## TASK BRIEF
Copy out precisely the lines beginning at the line that contains "build_boot(rubber)" and ending at the line that contains "before = set(bpy.data.objects)", including both.

## MATERIAL
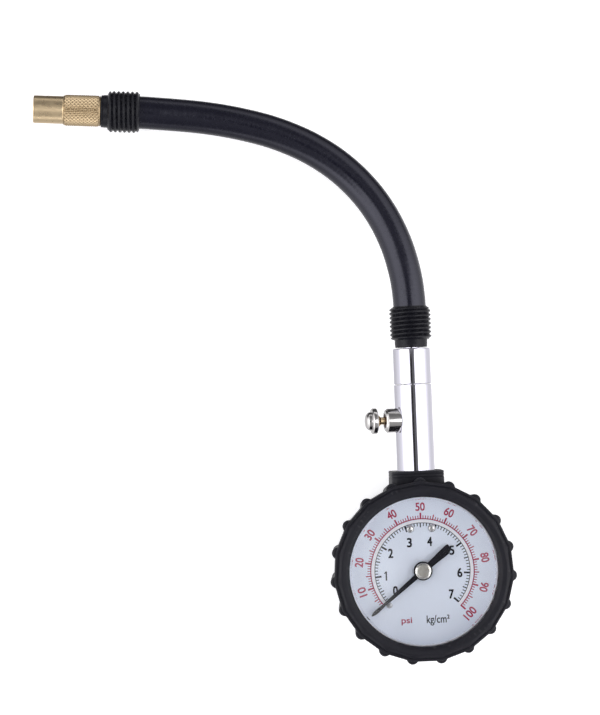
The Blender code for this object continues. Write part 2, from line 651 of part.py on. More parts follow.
def build_stem(chrome, seal):
    stem_axis = along((0, 1, 0), (0, 0, STEM_Z))
    low, high = STEM_Y
    tube = turned("main_tube", [
        (SHANK_R + GAP, low), (STEM_R - 0.3, low), (STEM_R, low + 0.3), (STEM_R, high - 0.2),
        (STEM_R - 0.2, high), (SPIGOT_BORE[0], high), SPIGOT_BORE,
        (STEM_BORE_R, SPIGOT_BORE[1] - 0.6), (STEM_BORE_R, STEM_SHANK_END_Y + 0.6),
        (SHANK_R + GAP, STEM_SHANK_END_Y),
    ], stem_axis, chrome, 24)
    valve_hole = turned("stem_valve_hole", [
        (0.0, 0.0), (2.9, 0.0), (2.9, 4.9), (BLEED_BODY_R + GAP, 4.9),
        (BLEED_BODY_R + GAP, 10.0), (0.0, 10.0),
    ], bleed_frame(), None, 20)
    cut(tube, valve_hole)

    groove_low, groove_high = SEAL_GROOVE_Y
    low, high = CONNECTOR_Y
    barb_neck_r, barb_lip_r = HOSE_BARB_R
    turned("hose_connector", [
        (CONNECTOR_BORE_R, SPIGOT_START_Y), (SPIGOT_R, SPIGOT_START_Y), (SPIGOT_R, groove_low),
        (SEAL_GROOVE_R, groove_low), (SEAL_GROOVE_R, groove_high), (SPIGOT_R, groove_high),
        (SPIGOT_R, low), (CONNECTOR_R - 0.2, low), (CONNECTOR_R, low + 0.2),
        (CONNECTOR_R, high - 0.3), (CONNECTOR_R - 0.3, high), (barb_neck_r, high),
        (barb_neck_r, HOSE_BARB_LIP_Y), (barb_lip_r, HOSE_BARB_LIP_Y),
        (barb_neck_r - 0.1, HOSE_START_Y - GAP), (CONNECTOR_BORE_R, HOSE_START_Y - GAP),
    ], stem_axis, chrome, 24)
    ring("connector_seal", (SEAL_GROOVE_R + 0.2, SPIGOT_R + 0.2),
         (groove_low + 0.2, groove_high - 0.2), stem_axis, seal, 16)


def build_bleed_valve(chrome, silver, steel, seal):
    place = bleed_frame()
    shank, seat = BLEED_SEAT_T
    turned("bleed_valve_body", [
        (BLEED_BORE_R, shank), (BLEED_SHANK_R, shank), (BLEED_SHANK_R, seat),
        (BLEED_BODY_R, seat), (BLEED_BODY_R, BLEED_FACE_T - BLEED_FACE_CHAMFER),
        (BLEED_BODY_R - BLEED_FACE_CHAMFER, BLEED_FACE_T), (BLEED_BORE_R, BLEED_FACE_T),
    ], place, chrome, 16)
    inner, outer = BLEED_FLANGE_T
    foot_low, foot_high = BLEED_FOOT_T
    turned("bleed_button", [
        (0.0, foot_low), (BLEED_FOOT_R, foot_low), (BLEED_FOOT_R, foot_high),
        (BLEED_STEM_R, foot_high), (BLEED_STEM_R, inner - 1.2),
        (2.6, inner), (BLEED_FLANGE_R - 0.3, inner), (BLEED_FLANGE_R, inner + 0.3),
        (BLEED_FLANGE_R, outer - 0.3), (BLEED_FLANGE_R - 0.3, outer), (BLEED_HEAD_R, outer),
        (BLEED_HEAD_R - 0.1, BLEED_HEAD_T - 1.2), (BLEED_HEAD_R - 0.9, BLEED_HEAD_T - 0.35),
        (0.0, BLEED_HEAD_T),
    ], place, silver, 16)
    ring("bleed_seal", (BLEED_STEM_R + 0.15, BLEED_FOOT_R), (foot_high + 0.15, shank - 0.15),
         place, seal, 16)
    coil("bleed_spring", 1.3, BLEED_SPRING_T, 4, place, steel)


def build_collars(black):
    neck, start, end = GAUGE_COLLAR_Y
    turned("hose_collar_gauge", [
        (COLLAR_MOUTH_R, neck), (COLLAR_NECK_R - 0.6, neck), (COLLAR_NECK_R, neck + 0.6),
        (COLLAR_NECK_R, start), (COLLAR_R, start), (COLLAR_R, end), (COLLAR_BORE_R, end),
        (COLLAR_BORE_R, start + 0.6), (COLLAR_MOUTH_R, start + 0.6),
    ], along((0, 1, 0), (0, 0, STEM_Z)), black, 24)
    end, start, neck = CHUCK_COLLAR_T
    turned("hose_collar_chuck", [
        (COLLAR_BORE_R, end), (COLLAR_R + 0.1, end), (COLLAR_R + 0.1, start),
        (COLLAR_NECK_R, start), (COLLAR_NECK_R, neck - 0.6), (COLLAR_NECK_R - 0.6, neck),
        (COLLAR_MOUTH_R, neck), (COLLAR_MOUTH_R, start - 0.6), (COLLAR_BORE_R, start - 0.6),
    ], chuck_frame(), look("collar_chuck", (0.015, 0.015, 0.018), 0.45), 24)


def chuck_frame():
    return along((*polar(1.0, CHUCK_DIRECTION), 0.0), CHUCK_FACE)


def build_chuck(brass, dark_brass, steel, seal):
    place = chuck_frame()
    neck_r, lip_r = BARB_R
    head_r, head_start, head_end = BARB_HEAD
    turned("chuck_barb", [
        (BARB_BORE_R, HOSE_END_T + GAP), (neck_r, HOSE_END_T + GAP), (lip_r, BARB_LIP_T),
        (neck_r, BARB_LIP_T), (neck_r, head_start), (head_r, head_start), (head_r, head_end),
        (BARB_BORE_R, head_end),
    ], place, dark_brass, 16)
    tail_bore_r, tail_r = TAIL_R
    groove_r, groove_start, groove_end = RING_GROOVE
    seat_r, chamber_end = CHECK_SEAT
    turned("chuck_body", [
        (tail_bore_r, TAIL_START_T), (tail_r, TAIL_START_T), (tail_r, KNURL_T[0]),
        (KNURL_R - 0.4, KNURL_T[0]), (KNURL_R, KNURL_T[0] + 0.4), (KNURL_R, KNURL_T[1] - 0.3),
        (KNURL_R - 0.3, KNURL_T[1]), (NOSE_R, KNURL_T[1]), (NOSE_R, NOSE_END_T - 0.15),
        (NOSE_R - 0.1, NOSE_END_T), (NOSE_BORE_R, NOSE_END_T), (NOSE_BORE_R, NOSE_FLOOR_T),
        (seat_r, NOSE_FLOOR_T), (seat_r, chamber_end), (CHECK_CHAMBER_R, chamber_end),
        (CHECK_CHAMBER_R, TAIL_BORE_END_T), (tail_bore_r, TAIL_BORE_END_T),
        (tail_bore_r, groove_end), (groove_r, groove_end), (groove_r, groove_start),
        (tail_bore_r, groove_start),
    ], place, brass, 24)
    ring("chuck_retaining_ring", (2.9, 3.95), (2.8, 3.4), place, steel, 16)
    ring("swivel_seal", (1.2, 3.3), (5.1, 6.0), place, seal, 16)
    ring("tyre_valve_seal", (1.6, 3.6), (12.5, 13.9), place, seal, 16)
    turned("check_poppet", [
        (0.0, 9.4), (2.1, 9.4), (2.1, 10.1), (0.8, 10.1), (0.8, 16.2), (0.5, 16.5), (0.0, 16.5),
    ], place, dark_brass, 16)
    ring("check_seal", (0.95, 2.0), (10.25, 10.8), place, seal, 16)
    coil("check_spring", 1.6, (6.6, 9.0), 3, place, steel)


def build_hose(rubber):
    wire("hose", smooth_curve(HOSE_ROUTE, HOSE_POINTS), HOSE_R, Matrix.Identity(4), rubber, 3)


def build():
    clear_scene()
    rubber = look("boot_rubber", (0.045, 0.047, 0.055), 0.62)
    hose_rubber = look("hose_rubber", (0.018, 0.018, 0.028), 0.38)
    collar_black = look("collar_black", (0.015, 0.015, 0.018), 0.45)
    case_steel = look("case_steel", (0.30, 0.30, 0.32), 0.4, 1.0)
    screw_steel = look("screw_steel", (0.62, 0.62, 0.64), 0.3, 1.0)
    spring_steel = look("spring_steel", (0.5, 0.5, 0.52), 0.3, 1.0)
    chrome = look("chrome", (0.9, 0.9, 0.92), 0.12, 1.0)
    glass = look("lens_clear", (0.95, 0.96, 0.98), 0.03, 0.0, 0.2)
    dial_white = look("dial_white", (0.60, 0.62, 0.74), 0.5)
    pointer_black = look("pointer_black", (0.01, 0.01, 0.015), 0.4)
    cap_silver = look("cap_silver", (0.75, 0.75, 0.76), 0.28, 1.0)
    pin_silver = look("pin_silver", (0.7, 0.7, 0.7), 0.4, 1.0)
    movement_brass = look("movement_brass", (0.72, 0.58, 0.30), 0.35, 1.0)
    bronze = look("tube_bronze", (0.62, 0.42, 0.22), 0.35, 1.0)
    chuck_brass = look("chuck_brass", (0.70, 0.55, 0.34), 0.3, 1.0)
    dark_brass = look("dark_brass", (0.35, 0.24, 0.12), 0.45, 1.0)
    seal = look("seal_rubber", (0.05, 0.02, 0.015), 0.7)

    build_boot(rubber)
    build_case(case_steel)
    build_front(case_steel, glass, seal)
    build_dial(dial_white, pin_silver, screw_steel)
    build_pointer(pointer_black, cap_silver)
    build_pinion(movement_brass)
    build_hairspring(bronze)
    build_sector(movement_brass, screw_steel)
    build_link(movement_brass)
    build_plates(movement_brass, screw_steel)
    build_bourdon(bronze, movement_brass)
    build_socket(movement_brass, seal)
    build_stem(chrome, seal)
    build_bleed_valve(chrome, cap_silver, spring_steel, seal)
    build_collars(collar_black)
    build_chuck(chuck_brass, dark_brass, spring_steel, seal)
    build_hose(hose_rubber)


build()
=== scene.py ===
# Looks for the dial tyre pressure gauge: a knobbed rubber boot round a dial, a polished
# stem with a bleed valve, a black hose between threaded collars, and a brass chuck.
# Lengths are in millimetres, and MM turns them into Blender's metres.
import json
import math

import bmesh
import bpy
import numpy as np
from mathutils import Matrix, Vector


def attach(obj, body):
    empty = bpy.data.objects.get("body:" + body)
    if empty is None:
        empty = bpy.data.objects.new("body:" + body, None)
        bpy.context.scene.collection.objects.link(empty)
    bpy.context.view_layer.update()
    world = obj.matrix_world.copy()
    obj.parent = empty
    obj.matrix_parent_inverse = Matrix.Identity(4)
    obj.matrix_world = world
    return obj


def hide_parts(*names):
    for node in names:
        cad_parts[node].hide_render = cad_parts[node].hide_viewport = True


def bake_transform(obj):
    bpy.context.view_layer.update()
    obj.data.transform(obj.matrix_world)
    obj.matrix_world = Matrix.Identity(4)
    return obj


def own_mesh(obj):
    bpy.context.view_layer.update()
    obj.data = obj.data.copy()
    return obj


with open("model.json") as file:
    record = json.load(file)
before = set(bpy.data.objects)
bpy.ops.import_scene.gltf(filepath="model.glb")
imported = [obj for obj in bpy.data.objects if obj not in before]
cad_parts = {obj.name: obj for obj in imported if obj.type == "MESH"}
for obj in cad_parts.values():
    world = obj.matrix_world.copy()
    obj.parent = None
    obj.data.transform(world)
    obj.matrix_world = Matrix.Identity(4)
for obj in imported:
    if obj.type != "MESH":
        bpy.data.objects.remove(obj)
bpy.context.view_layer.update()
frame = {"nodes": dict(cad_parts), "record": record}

MM = 0.001
TAU = 2 * math.pi

# Driving sizes, in millimetres, except the hose's route in metres
BOOT_R = 30.05                 # at the knobs' roots
BOOT_BACK_SHARE = 0.939        # the wall's radius at the back, as a share of the rim's
BOOT_TAPER_Z = (1.2, 25.0)
BOOT_H = 30.0
KNOB_PLACES = 19
KNOB_R = 1.95
KNOB_CENTRE_R = 29.2
KNOB_Z = (1.4, 27.4)
WINDOW_R = 24.8
CAVITY_R = (27.05, 26.3)       # inside the boot, round the bezel and round the case
NECK_HALF = (8.9, 9.0)
NECK_Y = 33.2
STEM_Z = 12.0
STEM_R = 6.35
CONNECTOR_R = 6.28
COLLAR_ROOT_R = 6.35           # at the foot of the collars' threads
DIAL_TOP = 21.6
DIAL_R = 24.9
ZERO_ANGLE = 226.0             # clockwise from +Y
FULL_ANGLE = 268.0             # from 0 to 100 psi
PSI_PER_KG = 14.2233
FIRST_MARK = 2                 # in psi and in tenths of a kg/cm2: under the pointer at rest
KG_NUMBERS = (                 # radius and angle of each number's centre
    (11.15, 235.7), (12.3, 264.0), (12.0, 300.6), (10.2, 337.0), (9.9, 16.0), (11.8, 57.6),
    (12.35, 95.2), (12.3, 131.2),
)
PLAIN_ONE = (                  # a stem with a short flag, about the number's centre
    (-0.02, -1.5), (0.42, -1.5), (0.42, 1.5), (0.1, 1.5), (-0.45, 1.02), (-0.45, 0.62), (-0.02, 0.95))
REST_ANGLE = 230.9
DIAL_SCREWS = ((-3.6, 13.9), (3.6, 13.9))
STOP_PIN_R = 15.8
NEEDLE_Z = 23.2
BLEED_Y = 50.35
BLEED_TILT = 6.5
SPRING_WIRE_R = 0.19
TUBE_MEAN_R = 18.0
TUBE_ARC = (72.5, -171.5)      # anticlockwise from +X, from the socket to the tip
TUBE_HALF = (0.65, 2.5)        # half the thickness and half the height
TUBE_WALL = 0.25
TUBE_MID_Z = 10.0
CHUCK_FACE = (-101.25, 158.64, 7.15)
CHUCK_DIRECTION = 176.2
HOSE_R = 5.5
HOSE_RING_PITCH = 1.6
HOSE_ROUTE_M = [
    (0.0, 0.0802, 0.012), (0.0, 0.0845, 0.012), (0.0, 0.0889, 0.0119), (-0.00025, 0.0936, 0.0117),
    (-0.00077, 0.09836, 0.0113), (-0.00171, 0.1033, 0.0107), (-0.00296, 0.1083, 0.0099),
    (-0.00474, 0.11341, 0.0091), (-0.00702, 0.11858, 0.0082), (-0.00995, 0.12377, 0.0074),
    (-0.01358, 0.12887, 0.0067), (-0.01815, 0.13396, 0.0062), (-0.02352, 0.13871, 0.00595),
    (-0.02957, 0.1429, 0.00585), (-0.03594, 0.14636, 0.0058), (-0.04379, 0.14967, 0.0058),
    (-0.05206, 0.15222, 0.00585), (-0.06057, 0.15422, 0.006), (-0.06903, 0.15567, 0.00625),
    (-0.07746, 0.15668, 0.0067), (-0.0824, 0.15718, 0.007), (-0.0876, 0.1577, 0.00713),
    (-0.09327, 0.15811, 0.00715),
]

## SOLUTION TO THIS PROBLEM
    build_boot(rubber)
    build_case(case_steel)
    build_front(case_steel, glass, seal)
    build_dial(dial_white, pin_silver, screw_steel)
    build_pointer(pointer_black, cap_silver)
    build_pinion(movement_brass)
    build_hairspring(bronze)
    build_sector(movement_brass, screw_steel)
    build_link(movement_brass)
    build_plates(movement_brass, screw_steel)
    build_bourdon(bronze, movement_brass)
    build_socket(movement_brass, seal)
    build_stem(chrome, seal)
    build_bleed_valve(chrome, cap_silver, spring_steel, seal)
    build_collars(collar_black)
    build_chuck(chuck_brass, dark_brass, spring_steel, seal)
    build_hose(hose_rubber)


build()
=== scene.py ===
# Looks for the dial tyre pressure gauge: a knobbed rubber boot round a dial, a polished
# stem with a bleed valve, a black hose between threaded collars, and a brass chuck.
# Lengths are in millimetres, and MM turns them into Blender's metres.
import json
import math

import bmesh
import bpy
import numpy as np
from mathutils import Matrix, Vector


def attach(obj, body):
    empty = bpy.data.objects.get("body:" + body)
    if empty is None:
        empty = bpy.data.objects.new("body:" + body, None)
        bpy.context.scene.collection.objects.link(empty)
    bpy.context.view_layer.update()
    world = obj.matrix_world.copy()
    obj.parent = empty
    obj.matrix_parent_inverse = Matrix.Identity(4)
    obj.matrix_world = world
    return obj


def hide_parts(*names):
    for node in names:
        cad_parts[node].hide_render = cad_parts[node].hide_viewport = True


def bake_transform(obj):
    bpy.context.view_layer.update()
    obj.data.transform(obj.matrix_world)
    obj.matrix_world = Matrix.Identity(4)
    return obj


def own_mesh(obj):
    bpy.context.view_layer.update()
    obj.data = obj.data.copy()
    return obj


with open("model.json") as file:
    record = json.load(file)
before = set(bpy.data.objects)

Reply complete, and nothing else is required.